5.7 User Information
Licensee agrees that as between Licensee and Licensor, all information received, directly or
indirectly, voluntarily or extracted through transactional activity from users of the Licensee Web
Site and all lists created or derived therefrom and containing any such information (whether created
or derived by Licensee or Licensor) shall be treated and maintained as its Confidential Information
under the relevant provisions herein, belonging to Licensee.
6. Content Placement
6.1 Licensor Competitors
The Licensor Content shall not be placed on any page of the Licensee Web site containing
advertisements for or content of Licensor Competitors. Pages of the Licensee Web site containing
Licensor Content shall contain no links to pages containing content of Licensor Competitors or to
Web sites published or produced by Licensor Competitors.
6.2 Licensor Logo
The Licensor logo shall appear on every page of the Licensee Web Site containing Licensor
Content and shall be prominently displayed and linked to the Licensor Web Site or to a page on
Licensor Web Site containing Licensor subscription information. Any page of the Licensee Web
Site containing Licensor Content must also contain the following copyright notice: "Copyright (or
[copyright mark]) 20 ___ [relevant year] XYZ Publishing. All Rights Reserved."
6.3 Links to Links to Licensor Web Site
Every page of the Licensee Web Site containing Licensor Content shall also include a link
to the Licensor Web site (as herein defined).
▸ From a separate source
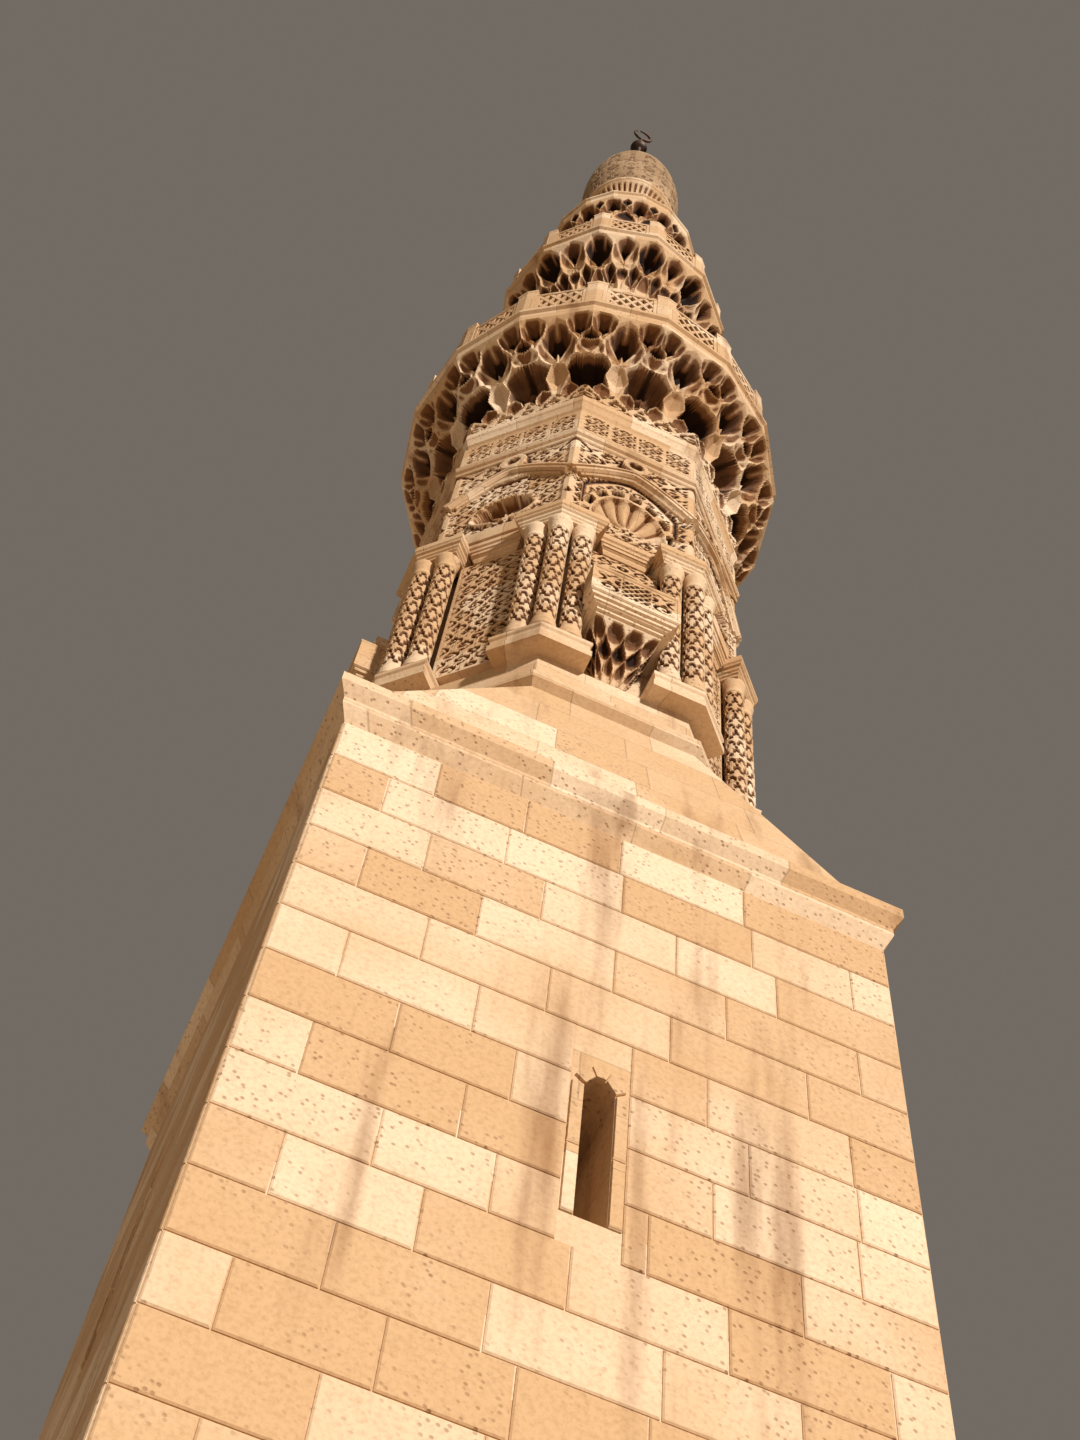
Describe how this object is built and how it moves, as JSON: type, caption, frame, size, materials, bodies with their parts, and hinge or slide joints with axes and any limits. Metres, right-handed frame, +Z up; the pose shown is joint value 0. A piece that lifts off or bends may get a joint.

7. Advertising and Promotion
7.1 Licensor Advertising on Licensee Site
For the Term of this Agreement, Licensee shall provide Licensor with a banner
advertisement for Licensor's "______ Magazine" at least twenty-five megabytes (25 MB) in size,
rotating on an equivalent basis to any advertisement sold to third parties, and linked to the Licensor
Web Site on any page of the Licensee Web Site containing Licensor Content, subject to Licensor's
approval.
7.2 Promotion
Licensor hereby grants to Licensee the right to advertise and promote the Licensor Content
contained on the Licensee Web Site by whatever method and in whatever media Licensee deems
appropriate, provided that any such promotion shall include the following notice: "Copyright (or
[copyright mark]) 19___[relevant year] XYZ Publishing. All Rights Reserved" as well as the
Licensor Mark.
7.3 On-Site Promotion
During the Term, Licensee shall provide Licensor with a prominent position on the
Licensee Web Site. This prominence will include:
(i) on the home page of the Licensee Web Site and any other pages on the Licensee
Web Site containing Licensor content, the first position in the list of other sites offering content
related to ______; (ii) a separate page (branded with Licensor's logo) within the Licensee Web Site,
that is exclusively devoted to Licensor content and is linked to the Licensor Web Site; (iii) on any
print, Internet or online advertising in which Licensee includes a list of any of the content providers
providing content to the Licensee Web Site, Licensor will be included and given the first position
on such listing.
7.4 Advertising Revenues
Licensor shall retain twenty five percent (25%) of all revenues or other compensation
received from the sale to third-parties of advertising space on pages of the Licensee Web Site
containing Licensor content.
8. Warranties and Representations
8.1 Representations and Warranties of Licensor
Licensor hereby represents and warrants that:(i) Licensor owns all right, title and interest in the Licensor Content;
(ii) Licensor has the power and authority to enter into this Agreement and to perform
its obligations hereunder and, upon execution and delivery hereof this Agreement shall constitute
the valid and binding obligations of Licensor enforceable in accordance with its terms;
(iii) The licensed Licensor Content will not violate any laws, regulations or
ordinances, or the rights of any third party and will not give rise to any claim of such violation,
including, without limitation, claims of libel, slander, defamation, copyright infringement,
infringement of moral rights, trademark infringement, false designation of origin, disparagement,
violation of privacy, publicity, identity or other proprietary rights, violation of patent or shop rights,
piracy or plagiarism; and
(iv) To the extent that Licensor is required to obtain rights, licenses, permissions,
clearances, approvals and/or attribution information necessary for Licensee to utilize the Licensor
Content, Licensor will do so accurately and completely, and the Licensor Content shall incorporate
the necessary credit and/or attribution information.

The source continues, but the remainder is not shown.